After a reasonably small section on Roosevelt's political career in New York and his rivalry with fellow Democrat, Al Smith, Black begins his discussion on Roosevelt's presidency. This discussion proceeds in chronological order and has a fairly detailed narrative of all the major and minor events in FDR's presidency, as well as profiles of all the major figures around Roosevelt. These include his original political ax man, Louis Howe, who died early on in Roosevelt's first term and Harry Hopkins, a social worker by training who ran several of the New Deal's important projects and later became the President's closest confidante during the Second World War. Black accepts the conventional wisdom that the New Deal did not "cure" the Depression. But in his view, this is beside the point. The major intervention of the Federal government into the engine of the private sector economy was absolutely vital as a means of restoring confidence to the free-enterprise system. Roosevelt instinctively grasped this and so acted, as Black demonstrates, boldly and without any real ideology except a willingness to try anything and everything.
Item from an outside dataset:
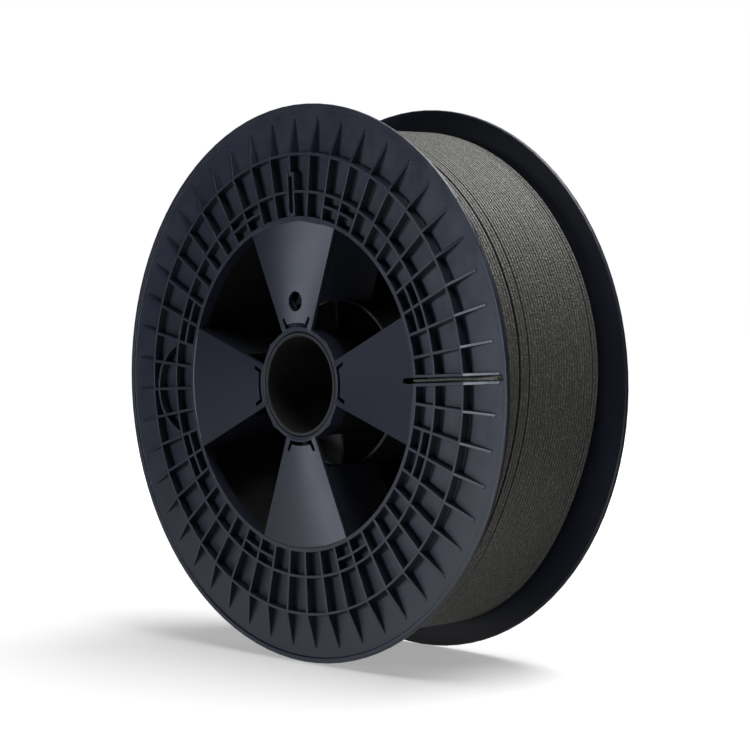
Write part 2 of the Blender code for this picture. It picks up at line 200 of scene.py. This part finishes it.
def charcoal_plastic(name, base, rough):
    """Satin injection-moulded polystyrene: faint mottling, flow streaks and a fine moulded grain."""
    n = Nodes(name)
    place = n.place()
    mottled(n, place, base)
    fine = n.noise(place, 900.0, 3.0)
    scuffs = flow_streaks(n, place)
    streaky = n.levels(scuffs, 0.35, 0.75, rough - 0.05, rough + 0.08)
    n.link("Roughness", n.math("ADD", streaky, n.levels(fine, 0.3, 0.7, -0.02, 0.02)))
    n.bump(n.math("ADD", n.math("MULTIPLY", fine, 0.4), scuffs), 0.12, 0.08 * MM)
    return n.material


def turned_plastic(name, base, rough):
    """The same plastic with its mould's fine turning marks, which spread highlights into fans."""
    n = Nodes(name)
    place = n.place()
    mottled(n, place, base)
    scuffs = flow_streaks(n, place)
    n.link("Roughness", n.levels(scuffs, 0.35, 0.75, rough - 0.03, rough + 0.05))
    n.shader.inputs["Anisotropic"].default_value = 0.95
    grain = n.tree.nodes.new("ShaderNodeTangent")
    grain.direction_type = "RADIAL"
    grain.axis = "Y"
    n.link("Tangent", grain.outputs["Tangent"])
    n.bump(scuffs, 0.05, 0.08 * MM)
    return n.material


def filament_plastic(name, shade_gain=1.0):
    """Carbon-filled strand: dark olive grey, matte, speckled and rough. Its last argument, below 1, darkens
    colour and specks evenly as painted shade, for turns that lie in shadow.
    """
    n = Nodes(name)
    place = n.place()
    grain = n.noise(place, 2600.0, 3.0, 0.6)
    specks = n.noise(place, 900.0, 1.0, 0.5)
    # scaling these colours down paints shade into the filament, it is not a darker filament
    dark, light = [srgb(*[v * shade_gain for v in colour]) for colour in ((44, 44, 41), (76, 76, 72))]
    base = n.mix(n.levels(grain, 0.35, 0.65, 0.0, 1.0), dark, light)
    n.link("Base Color", n.mix(n.levels(specks, 0.48, 0.70, 0.0, 0.4 * shade_gain), base, srgb(132, 131, 123)))
    n.link("Roughness", n.levels(grain, 0.3, 0.7, 0.34, 0.6))
    n.bump(n.math("ADD", specks, n.math("MULTIPLY", grain, 0.4)), 0.8, 0.5 * MM)
    return n.material


def add_mesh(name, verts, faces, material):
    """A new smooth-shaded object."""
    mesh = bpy.data.meshes.new(name)
    mesh.from_pydata(verts, [], faces)
    mesh.update()
    made = bpy.data.objects.new(name, mesh)
    bpy.context.scene.collection.objects.link(made)
    mesh.materials.append(material)
    mesh.polygons.foreach_set("use_smooth", [True] * len(mesh.polygons))
    return made


def smoothstep(value, low, high):
    t = min(max((value - low) / (high - low), 0.0), 1.0)
    return t * t * (3 - 2 * t)


def paint(node, material):
    node.data.materials.clear()
    node.data.materials.append(material)


def paint_spokes(node, material):
    """Gives a flange's four spoke faces their own material."""
    node.data.materials.append(material)
    for face in node.data.polygons:
        place = node.matrix_world @ face.center
        level, reach = abs(place.y) / MM, math.hypot(place.x, place.z) / MM
        outward = abs(face.normal.y) > 0.9 and abs(level - SPOKE_FACE) < FACE_SLACK
        if outward and SPOKE_REACH[0] < reach < SPOKE_REACH[1]:
            face.material_index = 1


def within_tops():
    """Geometry nodes that press back what rounding leaves proud of the rib tops."""
    tree = bpy.data.node_groups.new("within_tops", "GeometryNodeTree")
    for way in ("INPUT", "OUTPUT"):
        tree.interface.new_socket("Geometry", in_out=way, socket_type="NodeSocketGeometry")
    start = tree.nodes.new("NodeGroupInput")
    place = tree.nodes.new("GeometryNodeSetPosition")
    end = tree.nodes.new("NodeGroupOutput")
    old = tree.nodes.new("GeometryNodeInputPosition")
    parts = tree.nodes.new("ShaderNodeSeparateXYZ")
    clamp = tree.nodes.new("ShaderNodeClamp")
    new = tree.nodes.new("ShaderNodeCombineXYZ")
    clamp.inputs["Min"].default_value = -RIB_TOP * MM
    clamp.inputs["Max"].default_value = RIB_TOP * MM
    links = (
        (start.outputs["Geometry"], place.inputs["Geometry"]),
        (place.outputs["Geometry"], end.inputs["Geometry"]),
        (old.outputs["Position"], parts.inputs["Vector"]),
        (parts.outputs["X"], new.inputs["X"]),
        (parts.outputs["Y"], clamp.inputs["Value"]),
        (clamp.outputs["Result"], new.inputs["Y"]),
        (parts.outputs["Z"], new.inputs["Z"]),
        (new.outputs["Vector"], place.inputs["Position"]),
    )
    for source, target in links:
        tree.links.new(source, target)
    return tree


def soften(node, width):
    """Rounds the edges of a moulded part slightly, with modifiers only."""
    weld = node.modifiers.new("weld", "WELD")
    weld.merge_threshold = 0.005 * MM
    merged = node.modifiers.new("merge_flats", "DECIMATE")
    merged.decimate_type = "DISSOLVE"
    merged.angle_limit = math.radians(0.6)
    merged.delimit = {"MATERIAL"}
    edges = node.modifiers.new("round_edges", "BEVEL")
    edges.width = width * MM
    edges.segments = 2
    edges.limit_method = "ANGLE"
    edges.angle_limit = math.radians(35.0)
    edges.use_clamp_overlap = False
    edges.harden_normals = True
    level = node.modifiers.new("level_tops", "NODES")
    level.node_group = within_tops()


def tube(path, frames, radius, sides, material, name):
    """A closed tube along points, each with its own pair of cross directions."""
    verts, faces = [], []
    for point, (across, out) in zip(path, frames):
        for n in range(sides):
            a = 2 * math.pi * n / sides
            verts.append(point + across * (radius * math.cos(a)) + out * (radius * math.sin(a)))
    for i in range(len(path) - 1):
        for n in range(sides):
            m = (n + 1) % sides
            faces.append((i * sides + n, i * sides + m, (i + 1) * sides + m, (i + 1) * sides + n))
    faces.append(tuple(range(sides - 1, -1, -1)))
    faces.append(tuple(range(len(verts) - sides, len(verts))))
    return add_mesh(name, verts, faces, material)


def lanes():
    """Places along the spool axis of the outermost turns, from the front flange to the rear one."""
    found, y = [], -WIND_END
    while y <= WIND_END:
        found.append(y)
        step = PITCH
        for place, extra in GAPS:
            if y <= place < y + PITCH:
                step += extra
        y += step
    return found


def drift(y, theta):
    """How far a turn leans towards the front flange at an angle from the top, less where it has no room."""
    room = smoothstep(y, -WIND_END, DRIFT_FULL)
    return DRIFT * math.exp(-(((theta - DRIFT_AT) / DRIFT_WIDTH) ** 2)) * room


def wave(shape, theta, turn):
    """One of a turn's small waves at an angle from the top."""
    size, count, shift = shape
    return size * math.sin(math.radians(theta) * count + turn * shift)


def on_spool(r, y, theta):
    t = math.radians(theta)
    return Vector((r * math.sin(t), y, r * math.cos(t))) * MM


def outer_turns(material):
    """The outermost turns as one strand round the spool."""
    places = lanes()
    path, frames = [], []
    along_axis = Vector((0.0, 1.0, 0.0))
    for turn, y in enumerate(places[:-1]):
        for step in range(WIND_STEPS):
            theta = 360.0 * step / WIND_STEPS
            here = y + (places[turn + 1] - y) * smoothstep(theta, *CROSSOVER)
            wander = wave(WANDERS[0], theta, turn) + wave(WANDERS[1], theta, turn)
            sink = abs(wave(SINK, theta, turn))
            path.append(on_spool(WIND_R - STRAND_D / 2 - sink, here + drift(here, theta) + wander, theta))
            frames.append((along_axis, on_spool(1 / MM, 0.0, theta)))
    strand = tube(path, frames, STRAND_D / 2 * MM, STRAND_SIDES, material, "filament_winding")
    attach(strand, "root")
    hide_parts("filament_coil")


def turns_below(material):
    """A ribbed body that fills the space below the outermost turns."""
    inside, outside = BODY_R
    profile = [(inside, BODY_ENDS[0]), (outside, BODY_ENDS[0])]
    half_ribs = 2 * int(2 * WIND_END / PITCH)
    for k in range(half_ribs + 1):
        profile.append((outside + BODY_RIB * (k % 2), -WIND_END + k * PITCH / 2))
    profile += [(outside, BODY_ENDS[1]), (inside, BODY_ENDS[1])]
    verts, faces = [], []
    size = len(profile)
    for step in range(WIND_STEPS):
        theta = 360.0 * step / WIND_STEPS
        verts += [on_spool(r, y + drift(y, theta), theta) for r, y in profile]
    for step in range(WIND_STEPS):
        here, after = step * size, (step + 1) % WIND_STEPS * size
        for k in range(size):
            n = (k + 1) % size
            faces.append((here + k, here + n, after + n, after + k))
    body = add_mesh("filament_body", verts, faces, material)
    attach(body, "root")


def first_end_line():
    """The first end's line from its cut end: distance from the axis and height over the middle plane."""
    top, inner = RIB_TOP - LIE_DEPTH, LONG_SLOT[0] + BEND_IN
    line = []
    for i in range(LIE_POINTS):
        line.append((LONG_SLOT[1] - END_IN - LIE_STEP * i, top + LIE_WAVE[0] * math.sin(LIE_WAVE[1] * i)))
    for i in range(BEND_STEPS + 1):
        a = math.pi / 2 * i / BEND_STEPS
        line.append((inner + BEND_R - BEND_R * math.sin(a), top - BEND_R + BEND_R * math.cos(a)))
    line.append((inner, top - BEND_R - DOWN))
    return line


def first_end(material):
    """The filament's first end, lying in the long slot of the front flange."""
    t = math.radians(90.0 + TURN)
    radial = Vector((math.sin(t), 0.0, math.cos(t)))
    across = Vector((math.cos(t), 0.0, -math.sin(t)))
    line = first_end_line()
    path, frames = [], []
    for i, (r, height) in enumerate(line):
        before, after = line[max(i - 1, 0)], line[min(i + 1, len(line) - 1)]
        along = Vector((after[0] - before[0], after[1] - before[1])).normalized()
        aside = across * (SIDE_WAVE[0] * math.sin(SIDE_WAVE[1] * i))
        path.append((radial * r + Vector((0.0, -height, 0.0)) + aside) * MM)
        frames.append((across, radial * -along[1] + Vector((0.0, -along[0], 0.0))))
    strand = tube(path, frames, STRAND_D / 2 * MM, END_SIDES, material, "filament_first_end")
    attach(strand, "root")
    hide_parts("filament_start")


def floor_plane(name, material, level, seen):
    """One of the two floors, either for the camera only or for everything but the camera."""
    signs = ((-1, -1), (1, -1), (1, 1), (-1, 1))
    corners = [(x * FLOOR_HALF, y * FLOOR_HALF, level) for x, y in signs]
    plane = add_mesh(name, corners, [(0, 1, 2, 3)], material)
    for kind in ("diffuse", "glossy", "transmission"):
        setattr(plane, f"visible_{kind}", not seen)
    plane.visible_camera = seen


def floor_material(name, grey):
    """A matt grey floor that also glows white."""
    n = Nodes(name)
    n.link("Base Color", (grey, grey, grey, 1.0))
    n.link("Roughness", 0.9)
    n.shader.inputs["Emission Color"].default_value = WHITE
    return n


def studio():
    """A white floor. What the camera sees fades to plain white, and a second one gives the bounced light."""
    level = -RIM_R * MM - FLOOR_DROP
    seen = floor_material("Studio_floor", FLOOR_GREY)
    seen.shader.inputs["Specular IOR Level"].default_value = 0.0
    reach = seen.add("ShaderNodeVectorMath", Vector=seen.place())
    reach.operation = "LENGTH"
    seen.link("Emission Strength", seen.levels(reach.outputs["Value"], *FLOOR_FADE, *FLOOR_GLOW))
    floor_plane("floor", seen.material, level, True)
    bounce = floor_material("Studio_bounce", BOUNCE_GREY)
    glows = []
    for place, near, far, glow in BOUNCES:
        away = bounce.add("ShaderNodeVectorMath", Vector=bounce.place())
        away.operation = "DISTANCE"
        away.inputs[1].default_value = (*place, 0.0)
        glows.append(bounce.levels(away.outputs["Value"], near, far, glow, BOUNCE_FAR))
    bounce.link("Emission Strength", bounce.math("ADD", *glows))
    floor_plane("floor_bounce", bounce.material, level - BOUNCE_DROP, False)


def camera():
    """Seen from the right of the spool's axis and from just above its middle."""
    azimuth, elevation = math.radians(AZIMUTH), math.radians(ELEVATION)
    level = Vector((math.sin(azimuth), -math.cos(azimuth), 0.0))
    back = level * math.cos(elevation) + Vector((0.0, 0.0, math.sin(elevation)))
    right = Vector((math.cos(azimuth), math.sin(azimuth), 0.0))
    up = back.cross(right)
    data = bpy.data.cameras.new("camera")
    data.sensor_width = SENSOR
    data.lens = LENS
    data.clip_end = 50.0
    made = bpy.data.objects.new("camera", data)
    bpy.context.scene.collection.objects.link(made)
    place = (right * SHIFT_RIGHT + up * SHIFT_UP + back * DISTANCE) * MM
    turn = Matrix((right, up, back)).transposed().to_4x4()
    made.matrix_world = Matrix.Translation(place) @ turn
    bpy.context.scene.camera = made


def area(name, place, aim, size, power, colour=WHITE[:3]):
    """A rectangular lamp at a place, turned to aim at a point."""
    data = bpy.data.lights.new(name, "AREA")
    data.shape = "RECTANGLE"
    data.size, data.size_y = size
    data.energy = power
    data.color = colour
    made = bpy.data.objects.new(name, data)
    bpy.context.scene.collection.objects.link(made)
    made.location = place
    made.rotation_euler = (Vector(aim) - Vector(place)).to_track_quat("-Z", "Y").to_euler()


def surroundings():
    """A world that the camera sees as white and that lights the spool only faintly."""
    world = bpy.data.worlds.new("studio")
    bpy.context.scene.world = world
    world.use_nodes = True
    tree = world.node_tree
    background = tree.nodes["Background"]
    background.inputs["Strength"].default_value = 1.0
    path = tree.nodes.new("ShaderNodeLightPath")
    pick = tree.nodes.new("ShaderNodeMix")
    pick.data_type = "RGBA"
    factor, unseen, seen = [pick.inputs[index] for index in MIX_INPUTS]
    unseen.default_value = (AMBIENT, AMBIENT, AMBIENT * 1.08, 1.0)
    seen.default_value = WHITE
    tree.links.new(path.outputs["Is Camera Ray"], factor)
    tree.links.new(pick.outputs[MIX_OUTPUT], background.inputs["Color"])


def lights():
    """A large soft box overhead, a small cool one in front for the flange faces, and a dim one behind."""
    middle = (0.0, 0.0, 0.0)
    area("overhead", (0.26, 0.2, 1.15), middle, (1.5, 0.8), 32.0)
    area("front", (-0.34, -1.25, 0.01), (0.0, 0.0, -0.03), (0.34, 0.26), 7.0, (0.86, 0.92, 1.05))
    area("back", (-0.4, 1.5, 0.35), middle, (0.8, 0.8), 6.0)
    bpy.context.scene.view_settings.view_transform = "Standard"


camera()
surroundings()
lights()
studio()

flange_plastic = charcoal_plastic("flange_plastic", (32, 35, 46), 0.36)
spoke_plastic = turned_plastic("spoke_plastic", (30, 33, 44), 0.41)
core_plastic = charcoal_plastic("core_plastic", (9, 9, 11), 0.6)
filament = filament_plastic("filament_strand")
for node_name in ("front_flange", "rear_flange"):
    paint(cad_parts[node_name], flange_plastic)
    paint_spokes(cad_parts[node_name], spoke_plastic)
    soften(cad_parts[node_name], EDGE_R)
for node_name in ("winding_barrel", "hub_tube"):
    paint(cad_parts[node_name], core_plastic)
outer_turns(filament)
# the body under the outermost turns gets the filament darkened to 0.35: painted shade for the deep gaps
# between turns
turns_below(filament_plastic("filament_below_painted_shade", 0.35))
first_end(filament)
This is the vital role Roosevelt played in his first six years as president. Without his actions, it is doubtful the American liberal system would have survived in its present form. The alternatives of leftist socialism/communism and right-wing fascism loomed large and appeared attractive to millions of people in 1933.
The largest part of the book is reserved for a discussion of Roosevelt's final seven years, when he maneuvered the United States from its traditional isolationism, into an active alliance with Great Britain and eventually in to the war itself. It is here that Black shines the most as he acknowledges the greatness of Roosevelt's leadership. As Black shows, FDR always stayed just ahead of American public opinion while constantly advancing and then tactically retreating from his vision of foreign policy, namely the robust defense of Western style liberalism and fierce opposition to fascism and Nazism. At a time when few in the United States acknowledged any American interest in the turmoil of Europe, Roosevelt knew the menace Hitler posed. Indeed, Black argues that Roosevelt always saw Germany as the graver threat and may have actually underestimated the threat from Japan. Nevertheless, FDR's policy towards Japan made an attack inevitable. And his open venomous hostility towards Nazi Germany, prior to Pearl Harbor, was designed to goad Hitler into declaring war on the United States. It worked like a charm and Roosevelt had a united country willing and able to do whatever it took to destroy the Nazi and Japanese menace.
In the final section, Black punctures the myth that Roosevelt's deteriorating condition made him an easy mark for Stalin at Yalta. To the contrary, almost to the end, a tired and sick but commanding Roosevelt, used his Machiavellian skills to secure the post war settlement he favored. He definitely harbored no illusions about Stalin's duplicity. On his death on April 12 1945, the German war was weeks from its ending and American forces were preparing to land on Okinawa. Although' like Moses, FDR was not destined to see the promised land, his leadership ensured that it was reached. America's emergence as a global superpower and robust receptacle of free enterprise is a tribute to his greatness. The man was not without flaws, some considerable and in this enormous work, Black does not scrimp on detailing them. But these flaws of character simply formed part of a whole that proved greater than the sum of its parts. The only conclusion a fair minded person can reach is that the United States, always a lucky nation, was fortunate to have such a great president at such a crucial time.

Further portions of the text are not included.